Cependant, le seul moyen d’y parvenir est que les dirigeants du monde s’engagent lors du sommet des OMD de septembre à respecter les droits humains des plus démunis. Il faut placer la discrimination envers les femmes et l’exclusion des marginalisés au cœur de toutes les initiatives destinées à atteindre les OMD, pour qu’elles s’avèrent efficaces.

À cette fin, tous les gouvernements se doivent d’évaluer en toute honnêteté leur état d’avancement.

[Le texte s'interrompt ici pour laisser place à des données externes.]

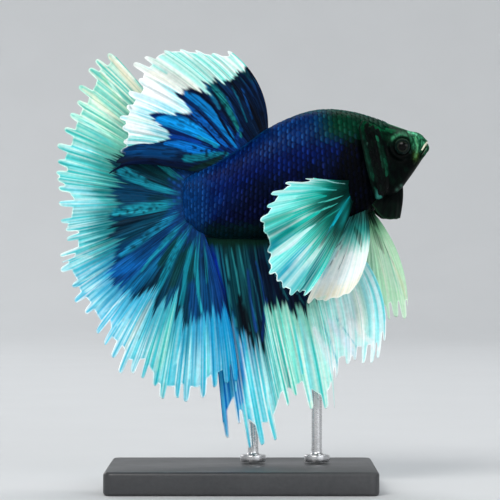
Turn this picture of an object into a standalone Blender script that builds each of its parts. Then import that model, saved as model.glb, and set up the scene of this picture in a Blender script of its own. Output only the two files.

Ils doivent s’attacher à mettre fin à la discrimination et à promouvoir l’égalité et la participation, en veillant à ce que leurs efforts de mise en œuvre des OMD n’excluent personne et visent à supprimer la discrimination, à garantir l’égalité des genres et à donner la priorité aux groupes les plus défavorisés.

Enfin, ils ne doivent pas oublier que la Déclaration du millénaire, sur laquelle se fondent les OMD, promettait de chercher à assurer la promotion et la protection intégrale des droits humains, civils, culturels, économiques, sociaux et politiques, de chacun.

Alors que les États membres des Nations unies se réunissent en ce mois de septembre pour faire le point sur les avancées réalisées dans le cadre des OMD, peu de choses ont changé pour les Roms installés dans des camps à Rome, Milan, Paris ou Bucarest. Habitant des quartiers délaissés, les communautés roms sont souvent expulsées sans préavis adéquat ni consultation préalable et sans qu’aucune solution de relogement ne leur soit proposée. C’est à nous de contribuer à faire en sorte que les choses changent.

Salil Shetty, secrétaire général d’Amnesty International.